Sam Steiner’s debut play, a surreal romcom about a couple struggling to cope in a society where language has inexplicably been rationed was a big word-of-mouth success at the 2015 Edinburgh Fringe. Steiner’s career has pottered along interestingly since, but in a welcome but unexpected turn, it’s ‘Lemons Lemons Lemons Lemons Lemons’ that’s set to finally give him as a taste of the big time as the show is revived by director Josie Rourke with a starry cast of Aidan Turner and Jenna Coleman.
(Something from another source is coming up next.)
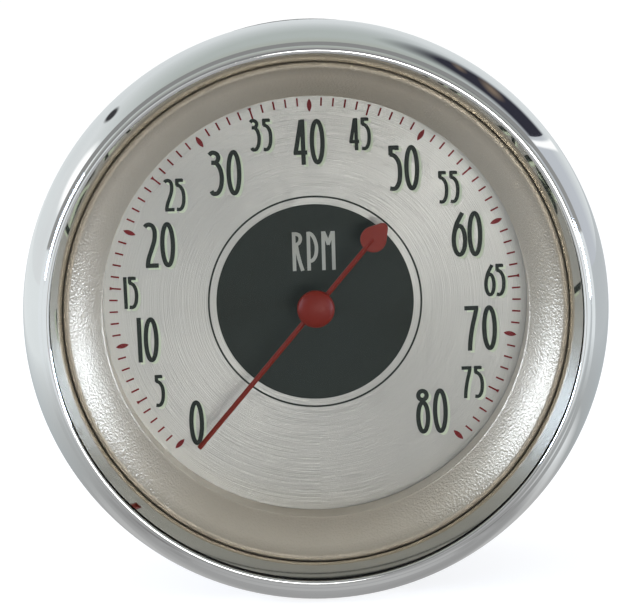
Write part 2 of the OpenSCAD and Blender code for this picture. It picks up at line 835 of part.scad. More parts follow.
module selector_body() {
    color("crimson") facing() translate([0, control_rise]) difference() {
        block(selector_l, selector_w, board_rear_z - selector_h, board_rear_z);
        for (x = lever_x) translate([x, 0]) {
            block(lever_w + 2 * fit_gap, lever_w + selector_travel + 2 * fit_gap,
                board_rear_z - selector_h - PAST, board_rear_z - selector_h / 2);
        }
    }
}

// A selector lever at the lower end of its slot
module selector_lever(x) {
    translate([x, control_rise - selector_travel / 2])
        block(lever_w, lever_w, board_rear_z - selector_h - lever_h, board_rear_z - selector_h / 2 - fit_gap);
}

module selector_lever_left() {
    color("white") facing() selector_lever(lever_x[0]);
}

module selector_lever_right() {
    color("white") facing() selector_lever(lever_x[1]);
}

trimmer_floor_z = board_rear_z - trimmer_h / 3;

module trimmer_body() {
    color("royalblue") facing() translate([trimmer_x, control_rise]) difference() {
        block(trimmer_w, trimmer_w, board_rear_z - trimmer_h, board_rear_z);
        bar(trimmer_r + run_gap, board_rear_z - trimmer_h - PAST, trimmer_floor_z);
    }
}

module trimmer_screw() {
    trimmer_end_z = board_rear_z - trimmer_h - trimmer_out;
    color("gold") facing() translate([trimmer_x, control_rise]) difference() {
        bar(trimmer_r, trimmer_end_z, trimmer_floor_z);
        block(1.6 * trimmer_r, slot_w, trimmer_end_z - PAST, trimmer_end_z + slot_depth);
    }
}

// Repeats a piece at the tabs of both sockets
module at_tabs() for (place = lamp_places) translate(place)
    for (side = [-1, 1]) translate([side * socket_r / 2, 0]) children();

module lamp_sockets() {
    color([0.12, 0.12, 0.12]) facing() difference() {
        for (place = lamp_places) translate(place) {
            bar(socket_r, case_rear_z, case_floor_z + socket_l);
            bar(socket_flange_r, case_rear_z - socket_flange_t, case_rear_z);
            block(2 * socket_r, socket_grip_w, grip_z, case_rear_z - socket_flange_t);
        }
        for (place = lamp_places) translate(place)
            bar(bulb_r + hole_gap, case_floor_z, case_floor_z + socket_l + PAST);
        at_tabs() block(tab_w + 2 * fit_gap, tab_t + 2 * fit_gap, grip_z - PAST, case_floor_z + PAST);
    }
}

module lamp_bulbs() {
    bulb_top_z = case_floor_z + socket_l + bulb_l - bulb_r;
    color("lightyellow", 0.6) facing() for (place = lamp_places) translate(place) {
        bar(bulb_r, case_floor_z + fit_gap, bulb_top_z);
        translate([0, 0, bulb_top_z]) difference() {
            sphere(bulb_r);
            bar(bulb_r + PAST, -bulb_r - PAST, 0);
        }
    }
}

module lamp_tabs() {
    color("goldenrod") facing() at_tabs() block(tab_w, tab_t, grip_z - tab_l, case_floor_z);
}

bezel();
lens_gasket();
lens();
reflector_ring();
trim_ring();
dial();
dial_carrier();
pointer();
pointer_cap();
pointer_bush();
spindle();
rotor_magnet();
front_bobbin();
rear_bobbin();
inner_coil();
outer_coil();
front_bearing();
rear_bearing();
shield_can();
circuit_board();
board_screws();
board_nuts();
driver_chip();
voltage_regulator();
capacitors();
resistors();
selector_body();
selector_lever_left();
selector_lever_right();
trimmer_body();
trimmer_screw();
case();
mounting_studs();
rear_pillars();
case_screws();
lock_washers();
terminal_block();
blade_terminals();
lamp_sockets();
lamp_bulbs();
lamp_tabs();
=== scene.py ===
# %% [markdown]
# # A round panel tachometer
# A tachometer shows how fast an engine turns. This one drops into a round hole of a dashboard: a
# polished bezel rests on the panel, and a steel case with its movement hangs behind it. The solids
# come from the construction model. This lesson gives them their finishes, prints the dial, cuts the
# threads on the studs, and lights the whole as in a small photo studio.

# %% Load the frame
import math

import bmesh
import bpy
from mathutils import Matrix, Vector


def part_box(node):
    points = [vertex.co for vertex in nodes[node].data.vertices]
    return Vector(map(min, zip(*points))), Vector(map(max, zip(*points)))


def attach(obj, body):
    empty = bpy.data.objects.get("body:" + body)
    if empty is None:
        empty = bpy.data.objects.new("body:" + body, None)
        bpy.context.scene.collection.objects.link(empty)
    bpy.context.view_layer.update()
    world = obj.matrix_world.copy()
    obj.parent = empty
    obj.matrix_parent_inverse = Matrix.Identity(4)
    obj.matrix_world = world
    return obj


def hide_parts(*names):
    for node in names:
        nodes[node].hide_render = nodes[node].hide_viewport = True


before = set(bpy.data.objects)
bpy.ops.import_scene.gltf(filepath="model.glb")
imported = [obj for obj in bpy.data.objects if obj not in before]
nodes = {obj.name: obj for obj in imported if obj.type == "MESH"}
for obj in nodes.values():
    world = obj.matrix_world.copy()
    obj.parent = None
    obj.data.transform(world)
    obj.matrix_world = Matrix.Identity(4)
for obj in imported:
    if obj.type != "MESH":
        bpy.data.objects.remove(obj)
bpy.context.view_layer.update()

# %% [markdown]
# Every length below is written in millimetres and multiplied by MM, because Blender works in metres.
# The face looks along -Y. A drawing of the dial is made flat, with x to the right and y up, and is
# then stood up by one matrix, so that it faces the reader.

# %% Units and the dial's plane
MM = 0.001
dial_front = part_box("dial")[0].y
upright = Matrix.Translation((0, dial_front, 0)) @ Matrix.Rotation(math.radians(90), 4, "X")
print("the dial's face is", round(dial_front / MM, 2), "mm behind the panel")

# %% [markdown]
# A finish is a net of shader nodes. Written out by hand such a net soon hides the idea behind it, so
# one small class wraps a socket and lets it be added and multiplied as a number is. Another class
# holds the material, and has one method that makes any node: its type, then its settings, then what
# goes into its sockets.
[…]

It’s a short, quirky play but one with lots for the cast to get stuck into, and seems to nicely fit the mould of Nick Payne’s ‘Constellations’ and Duncan Macmillan’s ‘Lungs’, both indie two-handers that have gone on to be substantial hits in big, starry revivals. 

A Little Life

  • Drama

Despite selling two-and-a-half million copies, Hanya Yanagihara’s novel ‘A Little Life’ has proven unadaptable into a television series, apparently because her story of four male friends whose lives turn out terribly has proven too depressing for TV execs (and Yanagihara has been intractable about watering it down). No such problem for Belgian super director Ivo van Hove, whose Dutch stage version of ‘A Little Life’ has been kicking around for a few years now, and played a short season at the Edinburgh International Festival last summer. In 2023 it will debut in English language form, for a West End run starring James Norton as the story’s deeply troubled central character, Jude, along with Luke Thompson (Willem), Omari Douglas (JB), Zach Wyatt (Malcolm). It’s definitely a ballsy production to be bringing to the West End, not least because it’s a long evening of theatre – though it has been trimmed down from the four-hour Dutch version.